During the past few years we have seen significant progress, evidenced by substantial reductions in the number of children in foster care while maintaining child safety. There has been a 16 percent reduction in the nation’s foster care population from just over 510,000 children in care in October of 2005, to just over 427,000 in 2009. National data suggests that this reduction has been fueled by a drop in the number of entries into foster care, combined with an increase in exits. This has occurred because a number of jurisdictions have focused on working with families to identify safe alternatives for children besides foster care, and emphasizing prevention as an integral part of child welfare practice.

We believe that Congress has a critical role to play in the country’s ability to sustain and expand this progress. Sustaining and expanding this progress requires change in our policies around child welfare financing. Our financing policy must be better aligned with our desire to keep children safe; our desire to prevent children from entering care; and our desire to identify a safe, nurturing and permanent home as quickly as possible when children do enter foster care.

Currently, Title IV-E funding cannot be used for prevention or post-reunification services. This presents a significant challenge to achieving better safety outcomes and finding permanent homes for children.

However, in jurisdictions like Florida, Los Angeles County, California and Alameda County, California, many of these challenges have been mitigated because of the availability of Title IV-E flexible funding waivers. These jurisdictions, along with Ohio, Oregon and Indiana, have had the flexibility to allocate Title IV-E funds for prevention, early intervention, and family support services to expedite permanency planning for children in their care. These states and counties have been able to reinvest the savings into building stronger community-based service environments and increasing their ability to keep children safe.

Through comprehensive federal finance reform, these types of success could be made the rule, rather the exception. But until we reach that point, Casey believes that restoring HHS’s authority to expand the use of Title IV-E flexible funding waivers is a critical first step as an interim tool in the process.

After nearly 30 years in the child welfare profession I am fully aware that many of us struggle with questions such as: How do we expand the service population and provide a wider array of services without breaking the bank? How do we know what works and what doesn’t work? How can we ensure that states are prepared to use greater resources and/or flexibility to achieve better outcomes? How do we hold jurisdictions accountable for the results that we want for our children?

These are all important questions that must be answered, but they should not prohibit us from taking action now that moves us in the right direction.  Children and families simply cannot wait until we have all the answers. At some point we have to move forward with what we know and with what we have, while at the same time, working diligently to define, legislate and implement the components of comprehensive finance reform.
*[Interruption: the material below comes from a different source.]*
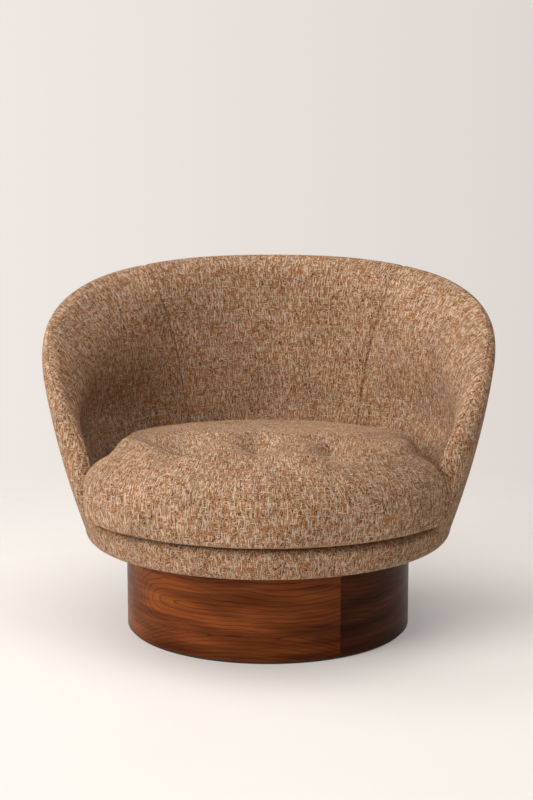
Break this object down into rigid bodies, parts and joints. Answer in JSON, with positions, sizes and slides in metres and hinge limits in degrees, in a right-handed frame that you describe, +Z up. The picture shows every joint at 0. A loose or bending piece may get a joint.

New waivers can and should be structured to evaluate new approaches to child welfare federal finance reform that retained the Title IV-E entitlement, while permitting reinvestment of IV-E savings resulting from reductions in foster care.

In awarding new waivers, HHS must ensure that states are waiver-ready. States need committed, competent and visionary leadership. They must have solid and meaningful partnerships: Public and private partnerships, cross-systems partnerships, and partnerships with other child-serving systems, including the schools, courts, law enforcement and mental health. They must have systems that support data-driven accountability, and jurisdictions must invest in training and support for front-line supervisors and caseworkers and commit to ensuring manageable caseloads.

Much of the federal policy framework is in place with such actions as Congress passing the Family Preservation and Support Act, Promoting Safe and Stable Families, the Chafee Independence Act, and the action two years ago, through the leadership of the chairman in this subcommittee, the passage of the Fostering Connections to Success and Increasing Adoptions Act. We must continue to push further to achieve full federal child welfare finance reform.

Thank you again for the opportunity to share these remarks with you, and above all, thank you for your commitment to the well-being of America’s children and families.